::: DATA EXTRACT

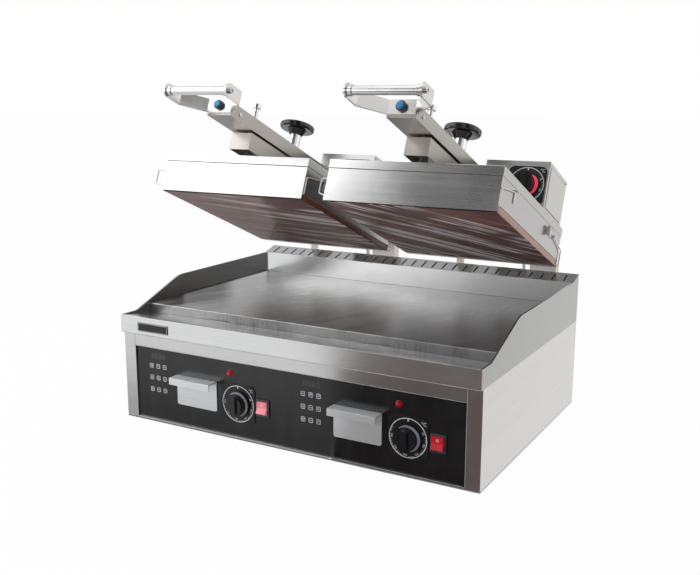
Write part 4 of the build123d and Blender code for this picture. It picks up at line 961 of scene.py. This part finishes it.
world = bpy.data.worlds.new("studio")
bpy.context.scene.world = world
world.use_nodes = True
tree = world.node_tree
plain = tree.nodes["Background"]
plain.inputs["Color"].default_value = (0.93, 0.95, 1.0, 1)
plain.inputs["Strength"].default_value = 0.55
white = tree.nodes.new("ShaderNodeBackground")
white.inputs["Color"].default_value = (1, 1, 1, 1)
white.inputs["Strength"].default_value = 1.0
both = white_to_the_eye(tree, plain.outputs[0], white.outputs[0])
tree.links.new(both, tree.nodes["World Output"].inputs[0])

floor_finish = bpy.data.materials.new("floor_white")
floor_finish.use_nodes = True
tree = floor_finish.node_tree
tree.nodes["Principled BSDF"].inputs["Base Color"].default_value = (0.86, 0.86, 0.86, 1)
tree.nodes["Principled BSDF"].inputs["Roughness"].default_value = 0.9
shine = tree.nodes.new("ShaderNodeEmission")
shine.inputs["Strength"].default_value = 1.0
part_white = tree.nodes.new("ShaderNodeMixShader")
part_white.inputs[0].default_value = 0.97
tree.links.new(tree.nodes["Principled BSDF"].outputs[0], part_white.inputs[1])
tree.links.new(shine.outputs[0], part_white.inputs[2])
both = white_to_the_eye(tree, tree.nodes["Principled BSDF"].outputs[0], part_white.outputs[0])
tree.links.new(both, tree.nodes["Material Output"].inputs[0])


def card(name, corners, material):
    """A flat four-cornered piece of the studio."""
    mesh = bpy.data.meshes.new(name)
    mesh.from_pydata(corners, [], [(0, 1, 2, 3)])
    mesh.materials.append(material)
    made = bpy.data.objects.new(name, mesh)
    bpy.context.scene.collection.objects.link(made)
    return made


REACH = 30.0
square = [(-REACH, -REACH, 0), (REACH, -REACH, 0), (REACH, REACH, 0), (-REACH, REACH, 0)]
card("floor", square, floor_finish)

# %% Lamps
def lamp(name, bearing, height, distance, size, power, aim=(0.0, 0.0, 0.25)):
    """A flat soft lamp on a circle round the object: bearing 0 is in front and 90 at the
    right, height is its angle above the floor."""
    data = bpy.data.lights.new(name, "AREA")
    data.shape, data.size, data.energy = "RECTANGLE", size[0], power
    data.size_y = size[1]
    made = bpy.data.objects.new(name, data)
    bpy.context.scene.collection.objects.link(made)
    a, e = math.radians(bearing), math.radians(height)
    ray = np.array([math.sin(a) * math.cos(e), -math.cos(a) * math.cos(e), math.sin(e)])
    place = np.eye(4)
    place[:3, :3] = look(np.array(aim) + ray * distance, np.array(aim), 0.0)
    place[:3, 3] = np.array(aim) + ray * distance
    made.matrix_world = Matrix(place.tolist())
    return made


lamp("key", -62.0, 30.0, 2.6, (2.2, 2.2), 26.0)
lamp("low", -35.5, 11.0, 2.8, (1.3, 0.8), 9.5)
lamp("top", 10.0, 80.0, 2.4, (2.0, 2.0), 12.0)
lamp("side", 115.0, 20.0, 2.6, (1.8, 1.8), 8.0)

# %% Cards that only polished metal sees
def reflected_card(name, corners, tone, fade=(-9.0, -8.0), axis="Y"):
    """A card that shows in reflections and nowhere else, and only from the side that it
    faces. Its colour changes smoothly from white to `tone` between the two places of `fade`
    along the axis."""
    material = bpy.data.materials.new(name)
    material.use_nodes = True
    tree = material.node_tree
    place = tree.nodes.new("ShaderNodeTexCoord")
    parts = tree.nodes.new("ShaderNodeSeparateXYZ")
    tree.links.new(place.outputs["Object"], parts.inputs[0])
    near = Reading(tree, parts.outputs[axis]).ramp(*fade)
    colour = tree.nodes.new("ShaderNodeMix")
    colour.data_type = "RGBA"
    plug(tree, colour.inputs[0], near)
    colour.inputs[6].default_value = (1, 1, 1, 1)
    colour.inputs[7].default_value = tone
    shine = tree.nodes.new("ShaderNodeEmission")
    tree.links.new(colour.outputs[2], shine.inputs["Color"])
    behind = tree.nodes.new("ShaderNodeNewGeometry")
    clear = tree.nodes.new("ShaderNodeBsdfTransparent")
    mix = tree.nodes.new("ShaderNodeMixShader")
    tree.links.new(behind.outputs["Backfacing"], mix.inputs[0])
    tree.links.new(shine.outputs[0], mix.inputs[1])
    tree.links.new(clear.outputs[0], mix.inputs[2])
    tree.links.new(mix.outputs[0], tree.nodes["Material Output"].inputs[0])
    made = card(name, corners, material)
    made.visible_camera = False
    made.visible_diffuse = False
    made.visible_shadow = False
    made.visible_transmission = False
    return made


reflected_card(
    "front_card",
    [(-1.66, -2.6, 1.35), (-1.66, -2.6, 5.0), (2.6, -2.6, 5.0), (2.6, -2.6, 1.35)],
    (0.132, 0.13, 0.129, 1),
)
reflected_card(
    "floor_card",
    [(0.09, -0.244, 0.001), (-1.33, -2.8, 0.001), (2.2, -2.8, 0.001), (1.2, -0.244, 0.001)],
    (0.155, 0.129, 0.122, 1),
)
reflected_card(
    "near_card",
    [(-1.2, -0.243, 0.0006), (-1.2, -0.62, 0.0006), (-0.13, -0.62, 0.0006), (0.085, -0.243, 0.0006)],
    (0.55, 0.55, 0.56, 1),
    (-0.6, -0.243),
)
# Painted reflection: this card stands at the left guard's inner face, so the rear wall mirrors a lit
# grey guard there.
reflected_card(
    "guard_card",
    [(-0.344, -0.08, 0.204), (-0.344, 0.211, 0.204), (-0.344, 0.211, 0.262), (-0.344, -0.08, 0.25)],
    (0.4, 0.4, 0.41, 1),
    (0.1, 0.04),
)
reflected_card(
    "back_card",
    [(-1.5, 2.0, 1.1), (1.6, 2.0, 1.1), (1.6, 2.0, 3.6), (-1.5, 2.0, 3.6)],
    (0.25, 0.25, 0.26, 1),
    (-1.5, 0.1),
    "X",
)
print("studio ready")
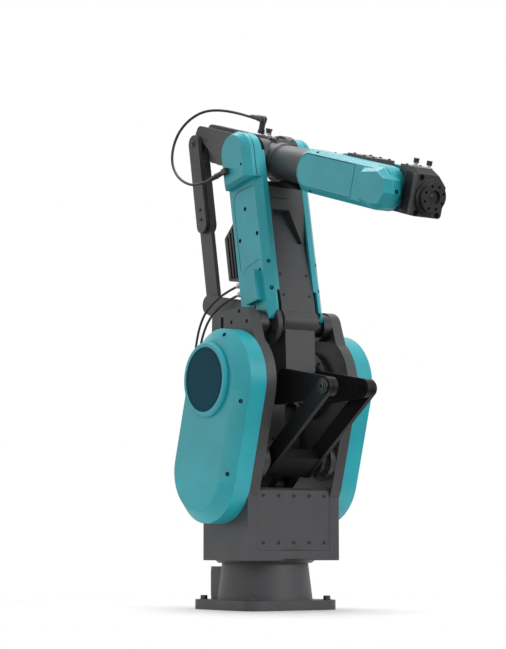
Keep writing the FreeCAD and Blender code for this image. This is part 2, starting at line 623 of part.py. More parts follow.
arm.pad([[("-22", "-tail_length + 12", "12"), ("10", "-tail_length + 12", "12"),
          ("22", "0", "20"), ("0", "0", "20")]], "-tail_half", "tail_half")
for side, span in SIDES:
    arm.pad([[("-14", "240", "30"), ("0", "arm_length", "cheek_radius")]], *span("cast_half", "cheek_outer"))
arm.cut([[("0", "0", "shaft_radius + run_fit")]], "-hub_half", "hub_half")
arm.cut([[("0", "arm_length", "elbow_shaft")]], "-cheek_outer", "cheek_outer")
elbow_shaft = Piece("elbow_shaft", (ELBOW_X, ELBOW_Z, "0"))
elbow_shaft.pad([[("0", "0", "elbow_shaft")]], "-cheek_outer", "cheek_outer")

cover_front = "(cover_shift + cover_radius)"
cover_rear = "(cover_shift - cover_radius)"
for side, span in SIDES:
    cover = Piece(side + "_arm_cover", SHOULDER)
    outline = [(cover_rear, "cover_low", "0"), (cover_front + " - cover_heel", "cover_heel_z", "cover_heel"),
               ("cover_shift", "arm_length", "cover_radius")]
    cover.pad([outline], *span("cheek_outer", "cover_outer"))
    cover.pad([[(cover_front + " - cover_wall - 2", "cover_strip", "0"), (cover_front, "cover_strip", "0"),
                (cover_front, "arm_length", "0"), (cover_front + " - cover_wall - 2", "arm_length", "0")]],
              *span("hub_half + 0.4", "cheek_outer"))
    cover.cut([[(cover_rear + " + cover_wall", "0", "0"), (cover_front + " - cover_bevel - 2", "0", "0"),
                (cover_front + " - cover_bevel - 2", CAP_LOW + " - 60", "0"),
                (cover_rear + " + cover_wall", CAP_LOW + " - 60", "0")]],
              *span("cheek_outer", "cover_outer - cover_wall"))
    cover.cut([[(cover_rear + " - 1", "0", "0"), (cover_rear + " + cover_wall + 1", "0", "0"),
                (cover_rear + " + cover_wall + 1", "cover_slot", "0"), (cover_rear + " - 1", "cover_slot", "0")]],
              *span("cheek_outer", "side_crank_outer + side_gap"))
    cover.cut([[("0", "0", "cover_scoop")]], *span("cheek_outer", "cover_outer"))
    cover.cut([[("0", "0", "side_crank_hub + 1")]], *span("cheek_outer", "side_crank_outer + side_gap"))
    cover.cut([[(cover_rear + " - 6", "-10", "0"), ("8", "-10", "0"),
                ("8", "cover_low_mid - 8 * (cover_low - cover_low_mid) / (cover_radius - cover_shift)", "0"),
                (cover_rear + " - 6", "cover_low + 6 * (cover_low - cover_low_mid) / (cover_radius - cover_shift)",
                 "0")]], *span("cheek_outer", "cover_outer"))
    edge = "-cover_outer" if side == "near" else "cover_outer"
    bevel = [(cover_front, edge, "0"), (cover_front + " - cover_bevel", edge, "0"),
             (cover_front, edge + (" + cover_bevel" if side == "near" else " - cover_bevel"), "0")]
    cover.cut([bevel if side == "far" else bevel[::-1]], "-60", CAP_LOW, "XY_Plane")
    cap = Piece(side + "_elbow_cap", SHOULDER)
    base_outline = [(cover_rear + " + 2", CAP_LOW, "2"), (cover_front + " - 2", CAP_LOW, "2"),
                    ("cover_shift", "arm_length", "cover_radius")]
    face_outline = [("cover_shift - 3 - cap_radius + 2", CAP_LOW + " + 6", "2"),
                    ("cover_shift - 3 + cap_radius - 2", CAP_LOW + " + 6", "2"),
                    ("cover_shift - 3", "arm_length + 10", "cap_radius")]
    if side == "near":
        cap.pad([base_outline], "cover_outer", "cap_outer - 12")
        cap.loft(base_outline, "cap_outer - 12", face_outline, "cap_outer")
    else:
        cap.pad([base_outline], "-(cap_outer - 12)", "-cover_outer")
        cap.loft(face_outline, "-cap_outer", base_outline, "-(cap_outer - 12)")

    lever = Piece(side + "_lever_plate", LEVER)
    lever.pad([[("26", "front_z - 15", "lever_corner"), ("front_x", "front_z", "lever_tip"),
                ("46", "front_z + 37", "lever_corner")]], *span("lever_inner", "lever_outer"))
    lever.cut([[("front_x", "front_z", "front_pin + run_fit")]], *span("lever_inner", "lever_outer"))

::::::

§ **EXERCISE OBJECTIVE**:
Give every line of the material that includes the string "code".

§ **SOLUTION TO THIS EXERCISE**:
Write part 4 of the build123d and Blender code for this picture. It picks up at line 961 of scene.py. This part finishes it.
Keep writing the FreeCAD and Blender code for this image. This is part 2, starting at line 623 of part.py. More parts follow.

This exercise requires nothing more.